In fact, according to PBS Parents, you are the exact person to help your child on the path to math.  Karen Tuohy, mom of two and elementary school teacher, says “Parents are their child’s first teacher, and all parents have the ability to teach their children.  Everyday activities can turn into math lessons.”

Some Easy Tips

  • View road trips as a mobile classroom — “Are we there yet?” can be turned into a learning opportunity: create paper tickets for each trip and share how many tickets long a trip will be.  Collect one ticket at even intervals from your child.  This is a fun exercise that gives a kid a tangible and visible way to understand distance and time.  Use different colors, and your child can practice patterns and learn early addition problems as well as get an introduction to  fractions.
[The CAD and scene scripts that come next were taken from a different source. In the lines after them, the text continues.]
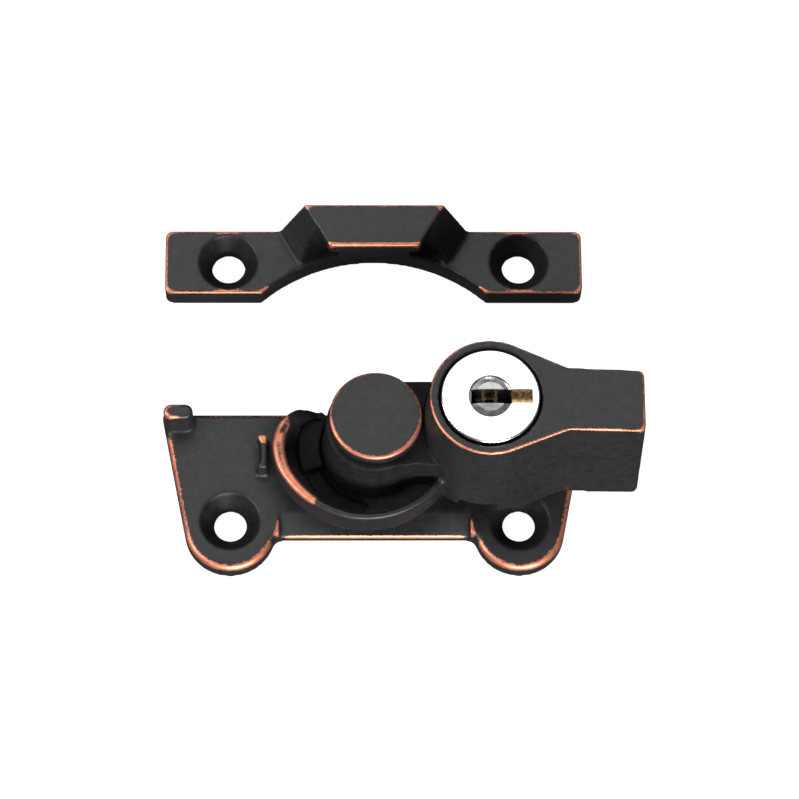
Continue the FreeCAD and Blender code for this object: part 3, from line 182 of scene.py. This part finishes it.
def smooth_values(values, edges, steps):
    """Each value becomes the mean of itself and its neighbours."""
    degree = np.bincount(edges.ravel(), minlength=len(values)) + 1.0
    for _ in range(steps):
        total = values.copy()
        total += np.bincount(edges[:, 0], weights=values[edges[:, 1]], minlength=len(values))
        total += np.bincount(edges[:, 1], weights=values[edges[:, 0]], minlength=len(values))
        values = total / degree
    return values


def vertex_normals(mesh):
    normals = np.zeros(len(mesh.vertices) * 3, np.float32)
    mesh.vertex_normals.foreach_get("vector", normals)
    return normals.reshape(-1, 3).astype(float)


ROUNDING_STEPS = 12
PULL = 0.5
WELD_DISTANCE = 0.002
EDGE_REACH = 0.55
FULL_RUB_BULGE = 0.20
MOST_RUB = 1.5
HOLLOW_START = 0.03
HOLLOW_SPAN = 0.12


def cast_copy(node, name, cell, soften, rounded, worn, painted_shade_of):
    """A fine mesh of a CAD node with soft cast edges, how far each spot is rubbed, and how much shade is
    painted on it.
    """
    merged = bmesh.new()
    merged.from_mesh(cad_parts[node].data)
    bmesh.ops.remove_doubles(merged, verts=merged.verts, dist=WELD_DISTANCE * MM)
    mesh = bpy.data.meshes.new(name)
    merged.to_mesh(mesh)
    merged.free()
    piece = bpy.data.objects.new(name, mesh)
    bpy.context.scene.collection.objects.link(piece)
    remesh = piece.modifiers.new("cells", "REMESH")
    remesh.mode = "VOXEL"
    remesh.voxel_size = cell * MM
    remesh.use_smooth_shade = True
    ready = piece.evaluated_get(bpy.context.evaluated_depsgraph_get())
    dense = bpy.data.meshes.new_from_object(ready)
    piece.modifiers.clear()
    piece.data = dense
    bpy.data.meshes.remove(mesh)
    dense.name = name

    count = len(dense.vertices)
    points = np.zeros(count * 3, np.float32)
    dense.vertices.foreach_get("co", points)
    points = points.reshape(-1, 3).astype(float)
    edges = np.zeros(len(dense.edges) * 2, np.int32)
    dense.edges.foreach_get("vertices", edges)
    edges = edges.reshape(-1, 2)
    points = smooth_points(points, edges, soften, PULL)
    more = rounded(points / MM)[:, None]
    if more.any():
        points = points + more * (smooth_points(points, edges, ROUNDING_STEPS, PULL) - points)
    low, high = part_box(node)
    points = np.clip(points, np.array(low), np.array(high))
    dense.vertices.foreach_set("co", points.astype(np.float32).ravel())
    dense.update()

    steps = int(round((EDGE_REACH / cell) ** 2 * 4))
    blurred = smooth_points(points, edges, steps, PULL)
    bulge = np.einsum("ij,ij->i", points - blurred, vertex_normals(dense)) / MM
    rub = smooth_values(np.clip(bulge / FULL_RUB_BULGE, 0, 2), edges, 1) * worn(points / MM)
    layer = dense.attributes.new("rub", "FLOAT", "POINT")
    layer.data.foreach_set("value", np.clip(rub, 0, MOST_RUB).astype(np.float32))
    # painted shade: hollows and the places given by the mask get an attribute that turns the gloss down
    # where shade falls
    painted_shade = np.maximum(np.clip((-bulge - HOLLOW_START) / HOLLOW_SPAN, 0, 1), painted_shade_of(points / MM))
    layer = dense.attributes.new("painted_shade", "FLOAT", "POINT")
    layer.data.foreach_set("value", smooth_values(painted_shade, edges, 3).astype(np.float32))
    return piece


def between(value, low, high, soft=0.5):
    """1 between low and high, fading to 0 over soft outside them."""
    up = np.clip((value - low) / soft + 1, 0, 1)
    down = np.clip((high - value) / soft + 1, 0, 1)
    return up * down


# ---------------------------------------------------------------- where the finish changes and where shade is painted, mm

FAR = 99
BELOW = -1
FINE_FADE = 0.3
SHADE_TOP = 5.5
HUB_SHADE_RADIUS = 12.5
WEB_SHADE_RADIUS = 10.5
HOUSING_MARGIN = 1.5
EAR_RIM_RADIUS = 5.2
CREST_START, CREST_END, CREST_FADE = 172, 226, 12  # degrees round the pivot


def not_rounded(p):
    return np.zeros(len(p))


def crest_rounded(p):
    """The cam wall has a fuller rounding than the rest of the lever."""
    x, y, z = p.T
    wall = between(z, WALL_TOP - 2.2, FAR, 1.5) * between(z, BELOW, WALL_TOP + 0.1, 0.2)
    outside = between(np.hypot(x, y), WALL_INNER_RADIUS, FAR)
    clear_of_housing = between(np.hypot(x - HOUSING_X, y), HOUSING_RADIUS + 1.45, FAR)
    return wall * outside * clear_of_housing


def feet_rounded(p):
    """The bridge's feet run out into the keeper's ears with a hollow rounding."""
    x, y, z = p.T
    near = between(np.abs(x), FOOT_HALF - 2.5, FOOT_HALF + 2.5, 1.0)
    low = between(z, KEEPER_EAR_TOP - 0.6, KEEPER_EAR_TOP + 3.0, 1.0)
    return near * low * between(y, LIP_Y, KEEPER_BACK_Y - 0.8)


def base_painted_shade(p):
    """Painted shade round the hub, under the lever and in the countersinks: the gloss is turned down there.
    """
    x, y, z = p.T
    around_hub = between(np.hypot(x, y), 0, HUB_SHADE_RADIUS, 4.0) * between(z, BELOW, SHADE_TOP)
    under_housing = between(np.hypot(x - HOUSING_X, y), 0, HOUSING_RADIUS + HOUSING_MARGIN, 3.0)
    under_housing *= between(z, BELOW, SHADE_TOP)
    screw = between(np.hypot(np.abs(x) - EAR_X, y - SCREW_Y), 0, COUNTERSINK_RADIUS, 0.4)
    return np.maximum.reduce([around_hub, under_housing, screw])


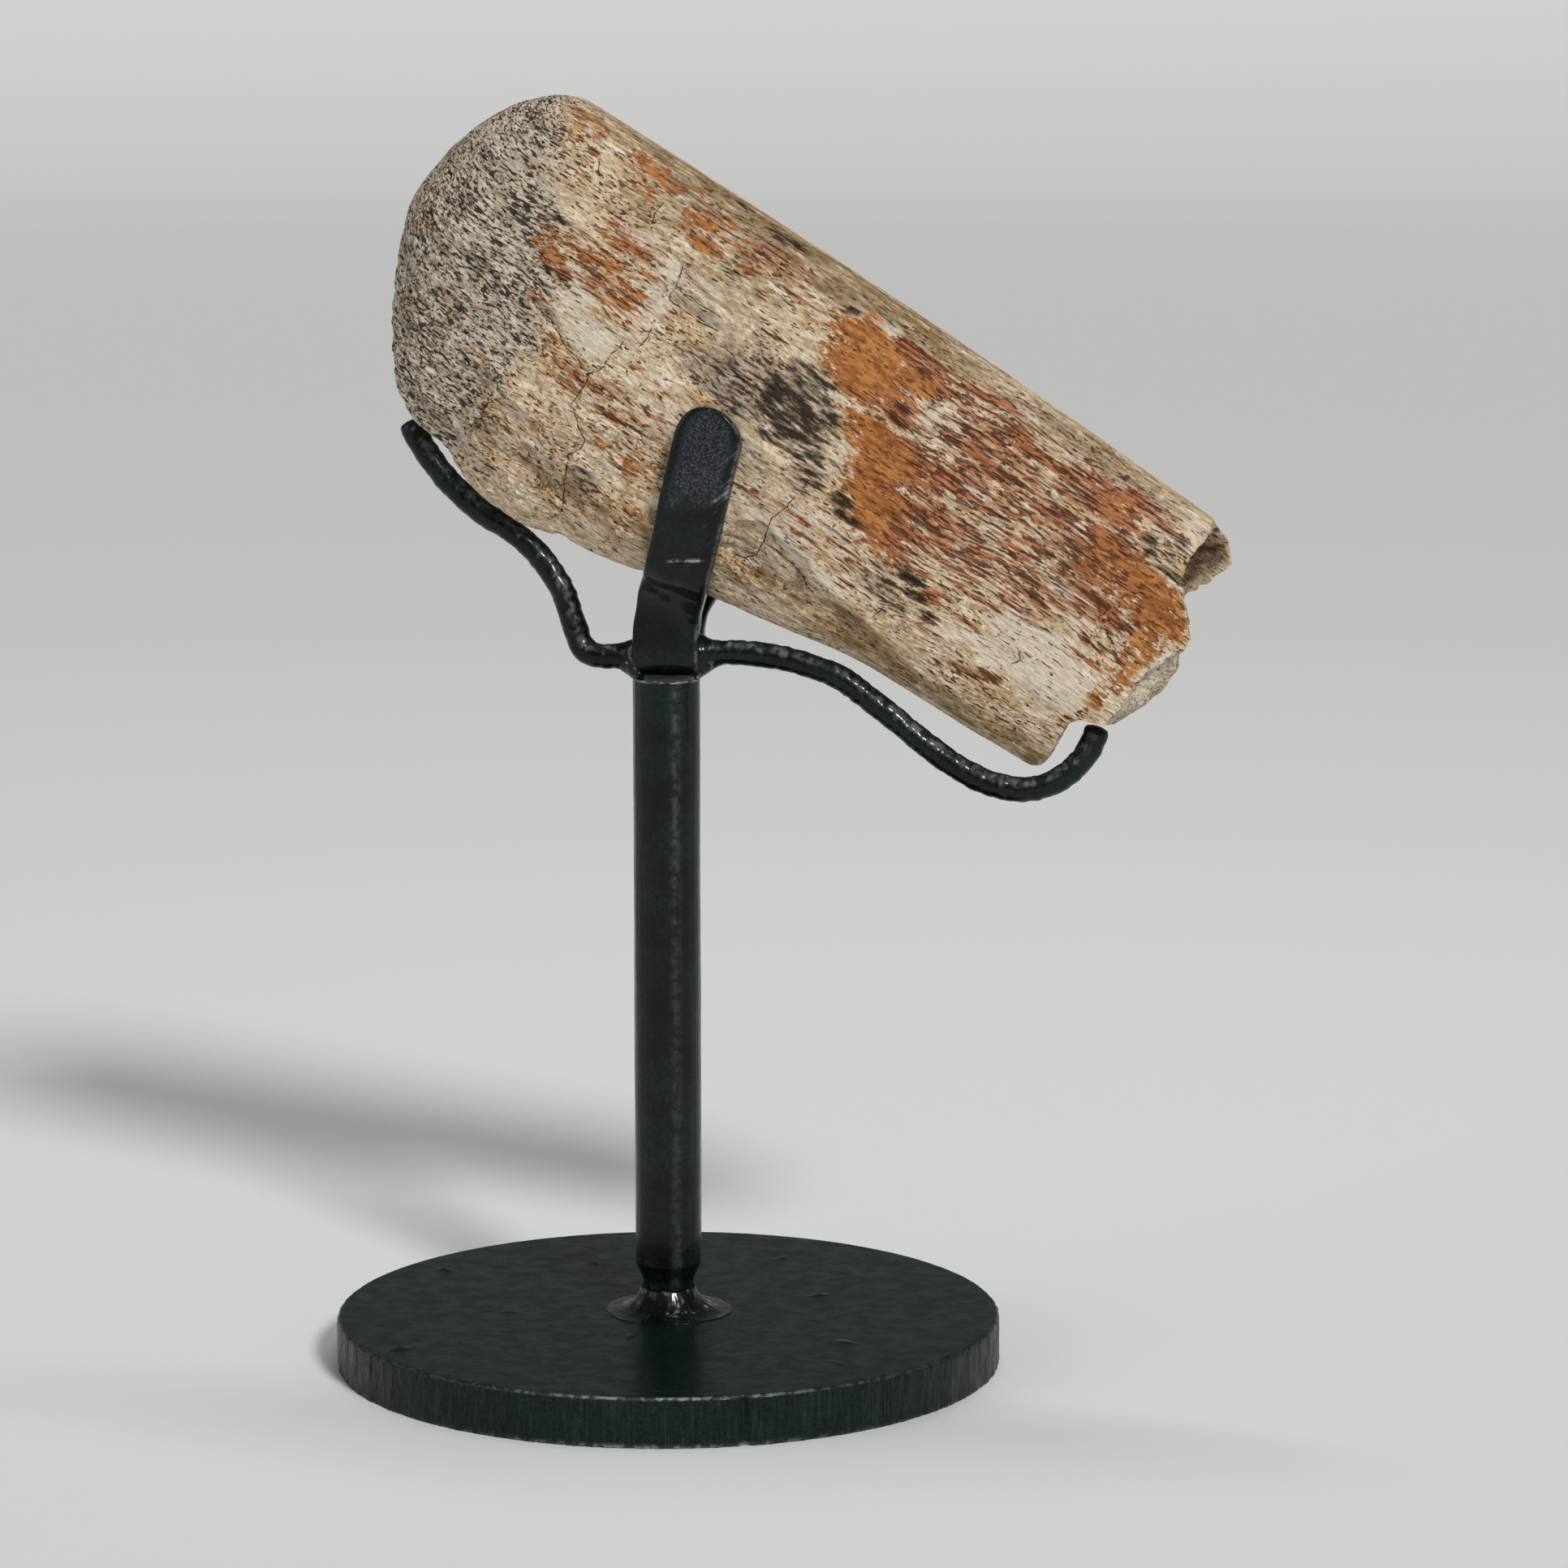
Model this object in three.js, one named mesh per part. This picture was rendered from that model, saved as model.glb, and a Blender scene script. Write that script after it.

  • Use everyday errands as learning opportunities — an Ohio teacher, Laura Burns, says the grocery store is her favorite place to teach her children math skills.  “We review numbers while we choose groceries, for example, adding the number of apples, looking at prices to reinforce decimals, and even doing simple number recognition while standing in line.”
  • Transform routine chores into fun lessons — Preschoolers often don’t need motivation to be a good helper. A mom in Virginia, Pam Booker, tells a laundromat story: “Together we sorted colors, whites and darks, found empty machines, filled them with our clothes, measured capfuls of laundry detergent and inserted the appropriate numbers of coins.” Measuring, sorting, counting: a natural math lesson.
  • Turn children’s collections into math lessons —  since children love to gather and collect, especially at the park, beach, forest and even in the backyard, encourage them to sort by color, size, texture or shape.   Tuohy suggests that a child could do a scavenger hunt where he has to find a specific number of leaves, rocks, sticks, etc.  This kind of activity actively engages your child in a real experience, based on his specific interests.
  • Follow your child’s interests to guide learning — no two children are alike; boys and girls, jocks and artists, nose in a book or hands-on types.  A kid who is visual and likes gardens might measure  and track a plant’s growth.  Watching sports, a child could recognize numbers on jerseys, or use addition to process a score.  Taking a walk is a great opportunity to observe nature and analyze patterns and frequency.  One kid might split M&Ms between three siblings.  Counting down to summer birthdays involves subtracting and can even get into fractions.
As Booker points out, “The only obstacle [to summer learning] is reminding adults that it’s important to play; making things fun and playful when engaging in activities with young children is the key.”  These boredom busters keep kids occupied and help you scaffold their learning.